- [To do]: Write out every line of the material exactly as it appears.
----------------------------------------
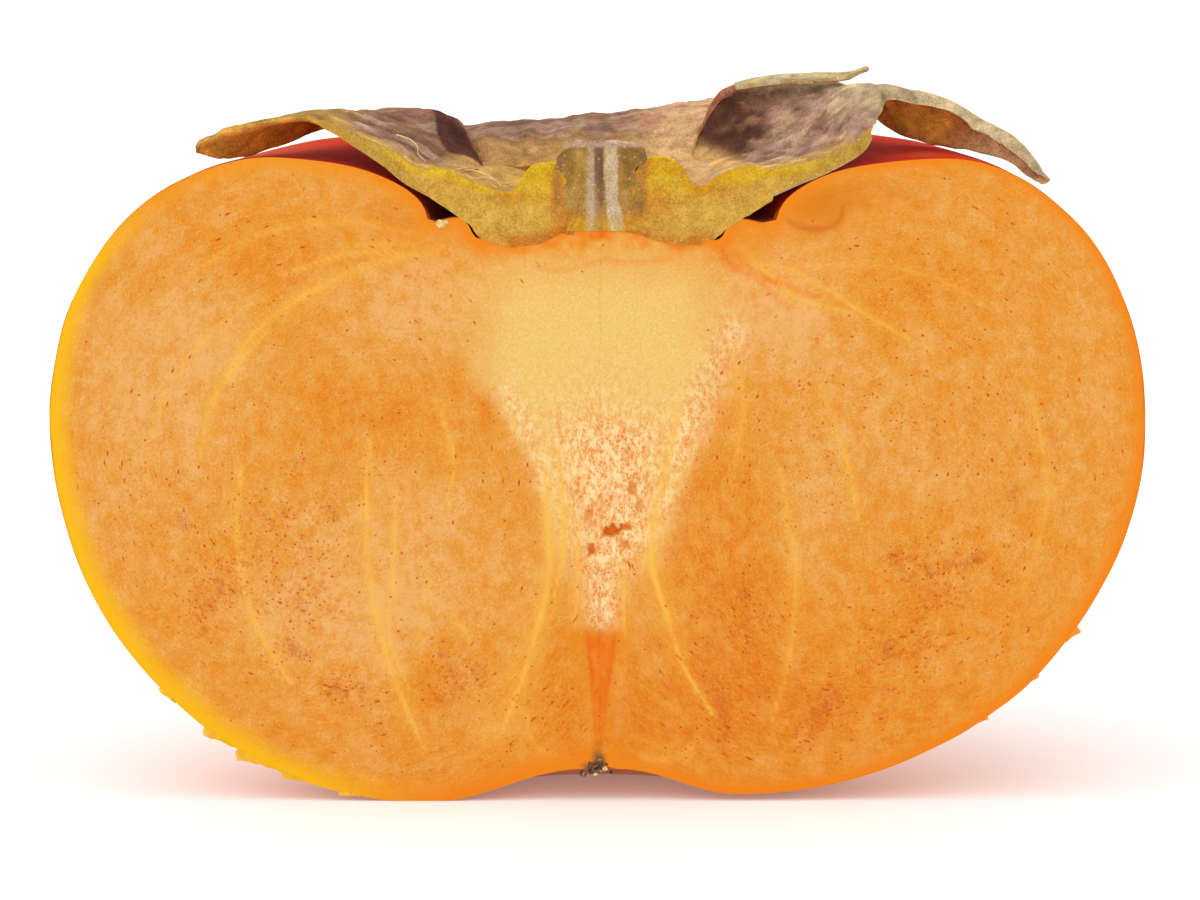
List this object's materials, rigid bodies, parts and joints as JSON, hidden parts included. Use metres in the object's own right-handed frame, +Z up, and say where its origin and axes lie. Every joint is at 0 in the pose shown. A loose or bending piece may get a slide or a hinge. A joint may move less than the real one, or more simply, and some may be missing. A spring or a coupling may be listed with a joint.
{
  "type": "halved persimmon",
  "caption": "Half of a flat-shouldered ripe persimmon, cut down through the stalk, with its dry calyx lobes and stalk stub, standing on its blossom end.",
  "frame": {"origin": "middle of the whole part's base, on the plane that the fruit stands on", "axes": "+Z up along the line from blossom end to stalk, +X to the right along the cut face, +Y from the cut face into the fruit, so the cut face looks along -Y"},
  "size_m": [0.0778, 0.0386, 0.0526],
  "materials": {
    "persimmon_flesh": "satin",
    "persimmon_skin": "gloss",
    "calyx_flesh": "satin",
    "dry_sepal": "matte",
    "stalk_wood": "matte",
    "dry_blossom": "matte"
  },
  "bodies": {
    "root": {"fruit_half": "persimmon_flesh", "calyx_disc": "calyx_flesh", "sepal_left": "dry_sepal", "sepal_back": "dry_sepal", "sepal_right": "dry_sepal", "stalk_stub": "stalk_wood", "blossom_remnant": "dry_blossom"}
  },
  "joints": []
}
----------------------------------------
- [Written response]:
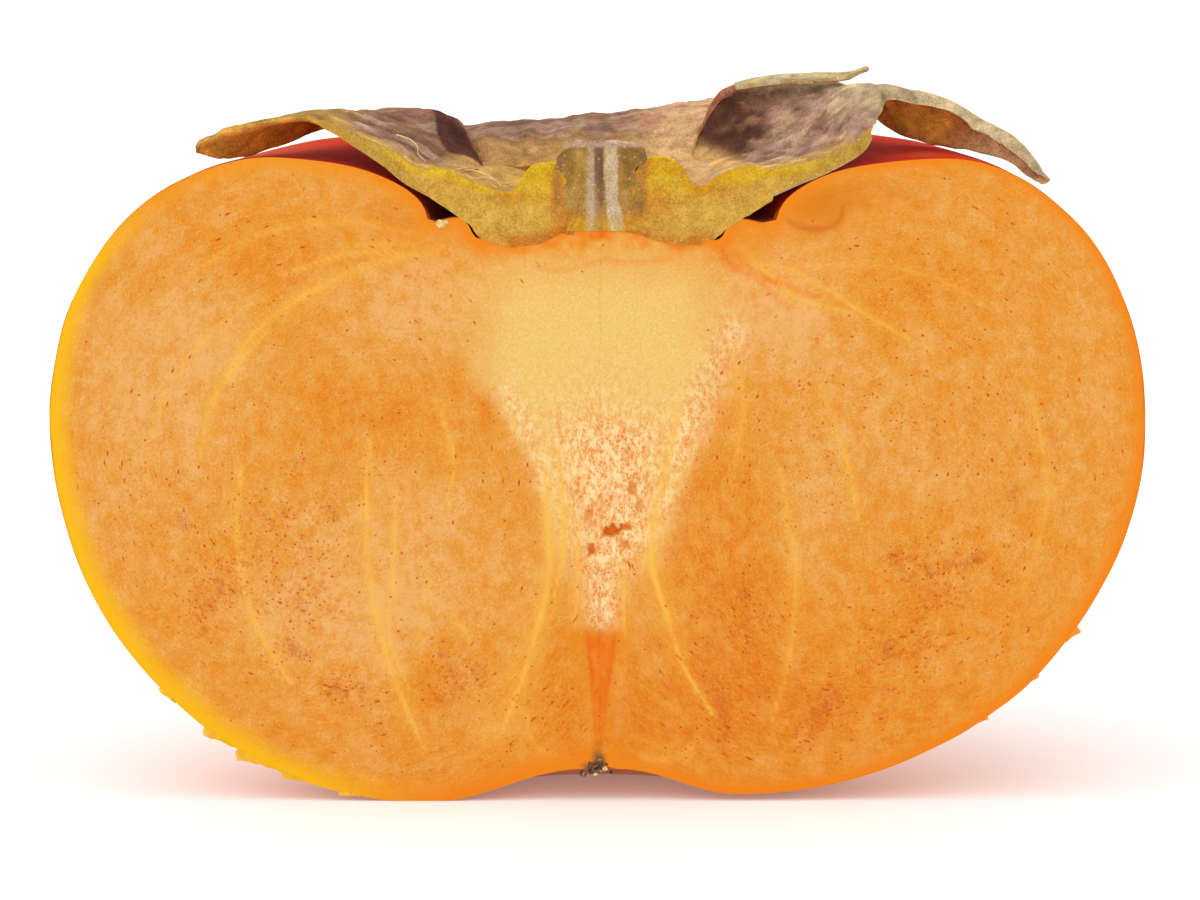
List this object's materials, rigid bodies, parts and joints as JSON, hidden parts included. Use metres in the object's own right-handed frame, +Z up, and say where its origin and axes lie. Every joint is at 0 in the pose shown. A loose or bending piece may get a slide or a hinge. A joint may move less than the real one, or more simply, and some may be missing. A spring or a coupling may be listed with a joint.
{
  "type": "halved persimmon",
  "caption": "Half of a flat-shouldered ripe persimmon, cut down through the stalk, with its dry calyx lobes and stalk stub, standing on its blossom end.",
  "frame": {"origin": "middle of the whole part's base, on the plane that the fruit stands on", "axes": "+Z up along the line from blossom end to stalk, +X to the right along the cut face, +Y from the cut face into the fruit, so the cut face looks along -Y"},
  "size_m": [0.0778, 0.0386, 0.0526],
  "materials": {
    "persimmon_flesh": "satin",
    "persimmon_skin": "gloss",
    "calyx_flesh": "satin",
    "dry_sepal": "matte",
    "stalk_wood": "matte",
    "dry_blossom": "matte"
  },
  "bodies": {
    "root": {"fruit_half": "persimmon_flesh", "calyx_disc": "calyx_flesh", "sepal_left": "dry_sepal", "sepal_back": "dry_sepal", "sepal_right": "dry_sepal", "stalk_stub": "stalk_wood", "blossom_remnant": "dry_blossom"}
  },
  "joints": []
}